Sunday, January 22, 2012

You don't know what you don't know, until you know it.

I’m currently researching and writing a Civil War story involving the Beaman, Cranford, Hulin, Hurley, and Moore families of Montgomery County, North Carolina. At the onset of the war many of them were members of the Wesleyan Methodist Church They were hard working farmers who owned no slaves; their loyalties and beliefs were strongly tested by the war. In the Piedmont area of North Carolina violence became commonplace as a result of these beliefs, and led to persecution and murder.
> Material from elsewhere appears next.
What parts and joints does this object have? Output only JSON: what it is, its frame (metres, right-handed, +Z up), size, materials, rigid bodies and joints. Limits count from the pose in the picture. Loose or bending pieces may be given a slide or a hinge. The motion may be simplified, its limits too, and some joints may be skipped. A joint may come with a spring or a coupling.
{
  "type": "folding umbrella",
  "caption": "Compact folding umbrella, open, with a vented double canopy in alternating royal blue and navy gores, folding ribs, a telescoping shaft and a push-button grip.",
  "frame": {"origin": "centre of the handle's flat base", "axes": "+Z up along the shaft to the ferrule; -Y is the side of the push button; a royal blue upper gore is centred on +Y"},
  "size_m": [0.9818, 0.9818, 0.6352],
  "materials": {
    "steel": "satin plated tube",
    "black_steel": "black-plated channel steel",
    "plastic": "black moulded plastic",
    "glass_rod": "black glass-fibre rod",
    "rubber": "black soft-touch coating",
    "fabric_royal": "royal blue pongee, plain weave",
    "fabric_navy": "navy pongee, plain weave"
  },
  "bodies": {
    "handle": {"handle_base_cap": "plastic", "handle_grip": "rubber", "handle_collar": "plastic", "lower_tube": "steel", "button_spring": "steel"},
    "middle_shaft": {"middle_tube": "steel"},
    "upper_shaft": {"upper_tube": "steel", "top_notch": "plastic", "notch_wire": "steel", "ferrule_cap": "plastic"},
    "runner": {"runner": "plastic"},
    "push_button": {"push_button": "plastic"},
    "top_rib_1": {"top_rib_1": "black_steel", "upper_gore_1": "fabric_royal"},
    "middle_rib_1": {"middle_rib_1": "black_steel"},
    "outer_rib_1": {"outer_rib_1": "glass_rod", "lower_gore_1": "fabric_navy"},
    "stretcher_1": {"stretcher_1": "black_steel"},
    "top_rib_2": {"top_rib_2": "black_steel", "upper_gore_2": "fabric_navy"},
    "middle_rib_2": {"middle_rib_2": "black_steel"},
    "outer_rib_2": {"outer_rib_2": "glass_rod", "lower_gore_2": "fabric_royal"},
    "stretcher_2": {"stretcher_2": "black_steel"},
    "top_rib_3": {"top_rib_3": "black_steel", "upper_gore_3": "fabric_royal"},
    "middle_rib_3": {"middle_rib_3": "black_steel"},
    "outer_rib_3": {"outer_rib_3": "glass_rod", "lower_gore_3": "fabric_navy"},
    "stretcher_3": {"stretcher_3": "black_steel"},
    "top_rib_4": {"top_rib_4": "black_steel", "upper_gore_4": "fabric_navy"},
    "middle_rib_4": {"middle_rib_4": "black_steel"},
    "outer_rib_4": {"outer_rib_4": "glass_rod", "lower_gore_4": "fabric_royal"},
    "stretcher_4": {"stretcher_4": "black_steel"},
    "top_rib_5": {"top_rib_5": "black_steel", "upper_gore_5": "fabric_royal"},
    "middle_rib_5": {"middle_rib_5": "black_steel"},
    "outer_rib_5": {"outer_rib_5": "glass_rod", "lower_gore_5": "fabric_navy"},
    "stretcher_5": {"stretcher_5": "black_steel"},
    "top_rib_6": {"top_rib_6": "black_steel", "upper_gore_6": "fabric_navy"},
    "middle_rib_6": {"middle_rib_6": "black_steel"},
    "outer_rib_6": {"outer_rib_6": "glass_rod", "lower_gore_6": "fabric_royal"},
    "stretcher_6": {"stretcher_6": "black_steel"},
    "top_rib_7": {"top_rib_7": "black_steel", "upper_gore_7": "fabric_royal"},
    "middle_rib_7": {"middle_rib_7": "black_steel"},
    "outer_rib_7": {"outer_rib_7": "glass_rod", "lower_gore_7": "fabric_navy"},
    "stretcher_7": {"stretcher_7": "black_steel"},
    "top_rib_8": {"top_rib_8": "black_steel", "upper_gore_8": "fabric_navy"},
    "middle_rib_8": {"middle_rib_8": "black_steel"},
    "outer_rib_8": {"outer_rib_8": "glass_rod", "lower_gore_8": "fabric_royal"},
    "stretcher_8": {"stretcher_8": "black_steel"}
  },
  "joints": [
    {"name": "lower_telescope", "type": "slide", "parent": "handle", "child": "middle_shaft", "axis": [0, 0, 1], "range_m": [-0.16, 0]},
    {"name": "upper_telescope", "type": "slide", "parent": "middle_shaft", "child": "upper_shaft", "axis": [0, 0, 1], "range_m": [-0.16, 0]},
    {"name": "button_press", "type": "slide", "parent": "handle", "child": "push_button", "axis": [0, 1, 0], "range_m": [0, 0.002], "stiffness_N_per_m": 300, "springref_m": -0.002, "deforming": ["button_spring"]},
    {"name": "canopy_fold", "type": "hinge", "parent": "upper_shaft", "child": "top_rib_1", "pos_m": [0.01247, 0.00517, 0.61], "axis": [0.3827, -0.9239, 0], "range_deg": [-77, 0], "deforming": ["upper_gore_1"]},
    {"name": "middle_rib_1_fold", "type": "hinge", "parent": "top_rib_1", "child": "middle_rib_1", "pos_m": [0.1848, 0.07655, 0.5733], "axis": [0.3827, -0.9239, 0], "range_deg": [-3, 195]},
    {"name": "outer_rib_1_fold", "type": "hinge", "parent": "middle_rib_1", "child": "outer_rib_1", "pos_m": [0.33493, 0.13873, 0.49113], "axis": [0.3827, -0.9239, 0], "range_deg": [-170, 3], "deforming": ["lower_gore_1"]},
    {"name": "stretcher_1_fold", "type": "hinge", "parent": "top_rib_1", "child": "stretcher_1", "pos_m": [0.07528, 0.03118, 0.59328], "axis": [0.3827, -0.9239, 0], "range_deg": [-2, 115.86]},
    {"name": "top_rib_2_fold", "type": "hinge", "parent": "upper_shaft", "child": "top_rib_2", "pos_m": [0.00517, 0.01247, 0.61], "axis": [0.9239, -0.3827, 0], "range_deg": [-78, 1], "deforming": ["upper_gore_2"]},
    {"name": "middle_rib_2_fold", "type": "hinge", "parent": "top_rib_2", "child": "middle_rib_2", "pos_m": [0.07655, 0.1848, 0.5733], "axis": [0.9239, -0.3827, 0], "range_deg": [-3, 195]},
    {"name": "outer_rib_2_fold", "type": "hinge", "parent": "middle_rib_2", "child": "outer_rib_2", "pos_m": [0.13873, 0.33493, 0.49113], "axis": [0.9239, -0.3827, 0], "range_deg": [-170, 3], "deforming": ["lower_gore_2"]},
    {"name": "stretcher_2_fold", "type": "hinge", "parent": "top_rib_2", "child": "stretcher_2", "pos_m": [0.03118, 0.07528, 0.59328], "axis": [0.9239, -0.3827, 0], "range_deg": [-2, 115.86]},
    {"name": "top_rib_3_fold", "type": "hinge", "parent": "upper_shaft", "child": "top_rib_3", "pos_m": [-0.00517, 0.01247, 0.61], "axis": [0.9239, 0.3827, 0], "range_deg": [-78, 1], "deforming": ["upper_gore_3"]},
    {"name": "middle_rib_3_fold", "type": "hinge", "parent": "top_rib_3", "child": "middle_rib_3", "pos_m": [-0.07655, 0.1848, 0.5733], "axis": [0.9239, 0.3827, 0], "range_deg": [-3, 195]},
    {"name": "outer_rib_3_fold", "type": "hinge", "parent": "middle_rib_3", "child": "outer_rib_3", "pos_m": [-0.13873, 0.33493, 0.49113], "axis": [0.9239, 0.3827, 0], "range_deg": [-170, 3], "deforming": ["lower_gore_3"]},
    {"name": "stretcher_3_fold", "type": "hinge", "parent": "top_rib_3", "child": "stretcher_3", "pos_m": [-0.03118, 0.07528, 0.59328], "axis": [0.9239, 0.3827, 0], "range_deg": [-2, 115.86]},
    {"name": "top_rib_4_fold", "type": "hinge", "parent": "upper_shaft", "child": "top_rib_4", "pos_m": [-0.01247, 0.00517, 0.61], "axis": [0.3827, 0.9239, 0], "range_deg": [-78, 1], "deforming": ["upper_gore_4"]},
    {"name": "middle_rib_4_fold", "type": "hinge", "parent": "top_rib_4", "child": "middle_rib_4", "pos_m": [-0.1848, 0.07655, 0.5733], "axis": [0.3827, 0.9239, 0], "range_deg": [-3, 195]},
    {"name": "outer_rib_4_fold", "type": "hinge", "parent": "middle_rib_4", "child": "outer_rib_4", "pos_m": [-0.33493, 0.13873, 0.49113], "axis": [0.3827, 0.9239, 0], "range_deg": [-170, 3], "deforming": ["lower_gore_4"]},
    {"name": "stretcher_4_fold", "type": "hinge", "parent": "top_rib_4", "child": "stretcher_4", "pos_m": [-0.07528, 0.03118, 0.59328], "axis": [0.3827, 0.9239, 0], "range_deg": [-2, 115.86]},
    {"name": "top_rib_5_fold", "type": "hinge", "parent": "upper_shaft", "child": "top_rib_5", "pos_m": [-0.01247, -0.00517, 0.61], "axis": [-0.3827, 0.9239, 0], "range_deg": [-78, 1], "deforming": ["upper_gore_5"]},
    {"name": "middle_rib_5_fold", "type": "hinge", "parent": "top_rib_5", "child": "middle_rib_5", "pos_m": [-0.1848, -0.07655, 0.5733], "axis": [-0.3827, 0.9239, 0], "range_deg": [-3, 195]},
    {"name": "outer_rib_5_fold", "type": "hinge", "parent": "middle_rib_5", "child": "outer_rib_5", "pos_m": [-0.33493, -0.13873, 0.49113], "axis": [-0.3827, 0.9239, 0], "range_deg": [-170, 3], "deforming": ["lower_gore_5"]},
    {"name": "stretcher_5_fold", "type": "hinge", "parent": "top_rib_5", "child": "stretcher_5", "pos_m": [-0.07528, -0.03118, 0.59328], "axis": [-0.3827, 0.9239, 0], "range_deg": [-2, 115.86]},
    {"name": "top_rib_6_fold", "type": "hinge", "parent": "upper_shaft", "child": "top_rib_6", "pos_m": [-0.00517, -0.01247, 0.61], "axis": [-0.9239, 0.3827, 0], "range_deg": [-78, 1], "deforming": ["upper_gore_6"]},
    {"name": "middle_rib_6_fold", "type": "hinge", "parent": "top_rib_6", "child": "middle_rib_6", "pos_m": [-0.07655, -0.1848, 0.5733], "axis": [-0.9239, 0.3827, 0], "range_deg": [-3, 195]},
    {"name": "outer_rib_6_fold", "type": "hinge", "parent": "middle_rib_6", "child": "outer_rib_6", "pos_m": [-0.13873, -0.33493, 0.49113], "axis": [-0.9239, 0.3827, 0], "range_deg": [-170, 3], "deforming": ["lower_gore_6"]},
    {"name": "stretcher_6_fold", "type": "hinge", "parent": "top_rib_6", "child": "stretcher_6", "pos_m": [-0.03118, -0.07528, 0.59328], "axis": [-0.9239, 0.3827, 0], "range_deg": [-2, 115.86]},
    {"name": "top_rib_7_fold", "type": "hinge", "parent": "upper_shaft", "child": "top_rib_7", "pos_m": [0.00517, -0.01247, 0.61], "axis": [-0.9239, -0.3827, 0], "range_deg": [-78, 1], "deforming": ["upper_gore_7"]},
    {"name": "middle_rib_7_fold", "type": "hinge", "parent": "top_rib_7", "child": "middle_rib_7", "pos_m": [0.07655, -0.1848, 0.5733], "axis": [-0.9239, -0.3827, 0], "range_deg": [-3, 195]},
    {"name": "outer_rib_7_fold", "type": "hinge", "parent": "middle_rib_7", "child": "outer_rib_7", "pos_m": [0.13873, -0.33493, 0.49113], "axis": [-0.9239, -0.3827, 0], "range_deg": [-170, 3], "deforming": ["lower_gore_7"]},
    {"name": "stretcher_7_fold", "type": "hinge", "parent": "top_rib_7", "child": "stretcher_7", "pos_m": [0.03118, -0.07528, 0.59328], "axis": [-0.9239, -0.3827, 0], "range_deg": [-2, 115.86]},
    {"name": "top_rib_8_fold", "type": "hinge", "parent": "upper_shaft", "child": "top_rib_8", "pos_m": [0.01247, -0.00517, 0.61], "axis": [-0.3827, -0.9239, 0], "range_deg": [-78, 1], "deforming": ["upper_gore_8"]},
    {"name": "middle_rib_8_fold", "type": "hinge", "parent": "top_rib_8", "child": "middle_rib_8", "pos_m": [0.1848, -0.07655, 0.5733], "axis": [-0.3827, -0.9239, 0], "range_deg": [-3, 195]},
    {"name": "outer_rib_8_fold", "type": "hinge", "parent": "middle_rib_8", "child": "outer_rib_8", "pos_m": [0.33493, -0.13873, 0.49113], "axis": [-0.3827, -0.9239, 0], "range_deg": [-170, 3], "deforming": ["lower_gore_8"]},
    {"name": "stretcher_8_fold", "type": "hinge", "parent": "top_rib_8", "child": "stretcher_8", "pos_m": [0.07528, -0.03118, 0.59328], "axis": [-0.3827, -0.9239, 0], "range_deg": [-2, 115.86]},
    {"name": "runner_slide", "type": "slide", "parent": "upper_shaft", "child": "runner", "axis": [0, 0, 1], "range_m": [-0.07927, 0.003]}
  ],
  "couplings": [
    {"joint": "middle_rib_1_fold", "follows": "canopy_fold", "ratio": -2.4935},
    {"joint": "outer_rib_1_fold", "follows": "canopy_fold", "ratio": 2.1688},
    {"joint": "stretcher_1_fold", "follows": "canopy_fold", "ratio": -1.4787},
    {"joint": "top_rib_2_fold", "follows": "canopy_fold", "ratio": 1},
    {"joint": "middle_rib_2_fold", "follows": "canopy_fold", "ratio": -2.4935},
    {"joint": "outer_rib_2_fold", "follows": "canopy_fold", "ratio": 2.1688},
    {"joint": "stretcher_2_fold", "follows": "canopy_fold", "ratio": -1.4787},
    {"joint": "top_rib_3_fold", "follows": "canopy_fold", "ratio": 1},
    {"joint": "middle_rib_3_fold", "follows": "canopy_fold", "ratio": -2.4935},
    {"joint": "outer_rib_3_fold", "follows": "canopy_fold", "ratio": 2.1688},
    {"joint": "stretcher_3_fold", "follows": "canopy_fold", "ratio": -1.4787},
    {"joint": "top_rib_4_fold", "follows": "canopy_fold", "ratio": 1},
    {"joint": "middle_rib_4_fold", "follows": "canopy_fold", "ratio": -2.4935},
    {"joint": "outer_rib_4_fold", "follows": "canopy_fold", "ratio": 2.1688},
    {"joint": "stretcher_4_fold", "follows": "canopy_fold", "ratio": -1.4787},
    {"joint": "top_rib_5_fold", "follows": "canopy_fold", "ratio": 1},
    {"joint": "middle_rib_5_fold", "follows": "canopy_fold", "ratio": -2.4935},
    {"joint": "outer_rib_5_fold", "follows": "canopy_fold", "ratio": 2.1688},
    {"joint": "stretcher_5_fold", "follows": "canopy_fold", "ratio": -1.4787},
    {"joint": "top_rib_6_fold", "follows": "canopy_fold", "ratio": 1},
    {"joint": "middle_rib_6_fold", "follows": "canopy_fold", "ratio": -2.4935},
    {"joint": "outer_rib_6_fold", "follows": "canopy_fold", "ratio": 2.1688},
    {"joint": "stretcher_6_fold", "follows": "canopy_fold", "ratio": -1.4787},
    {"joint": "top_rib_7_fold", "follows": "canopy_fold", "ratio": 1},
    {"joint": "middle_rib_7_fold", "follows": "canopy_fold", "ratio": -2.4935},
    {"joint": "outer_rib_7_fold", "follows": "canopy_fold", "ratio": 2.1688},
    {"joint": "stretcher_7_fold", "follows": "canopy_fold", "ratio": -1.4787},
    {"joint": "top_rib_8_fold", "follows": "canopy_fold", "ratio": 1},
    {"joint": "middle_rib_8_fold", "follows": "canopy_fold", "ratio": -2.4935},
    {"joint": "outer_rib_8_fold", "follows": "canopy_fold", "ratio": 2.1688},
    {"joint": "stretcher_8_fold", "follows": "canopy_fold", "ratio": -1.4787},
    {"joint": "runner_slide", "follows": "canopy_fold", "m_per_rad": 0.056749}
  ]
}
The story of outliers and Home Guard, conscription and desertion, culminating in the murder of three Hulin brothers is the story I am researching.

Monday, January 16, 2012

Ordinary Ancestors

 In The Journey Takers, the author, Leslie Albrecht Huber, writes that her Swedish family was ordinary. They led unremarkable lives that left no records. But she knows how they lived because they were ordinary. She knows the history of the times, the lifestyles of the people who lived where they lived. She wonders if she is ordinary, or if she will leave a mark on the world. Don’t we all leave our mark on the world, in one way or another? Her ancestors did, even though they left no trail of documents for her to find. Because of them, she lives to author a book about their lives and thousands of us come to know her family and their ordinary lives through her.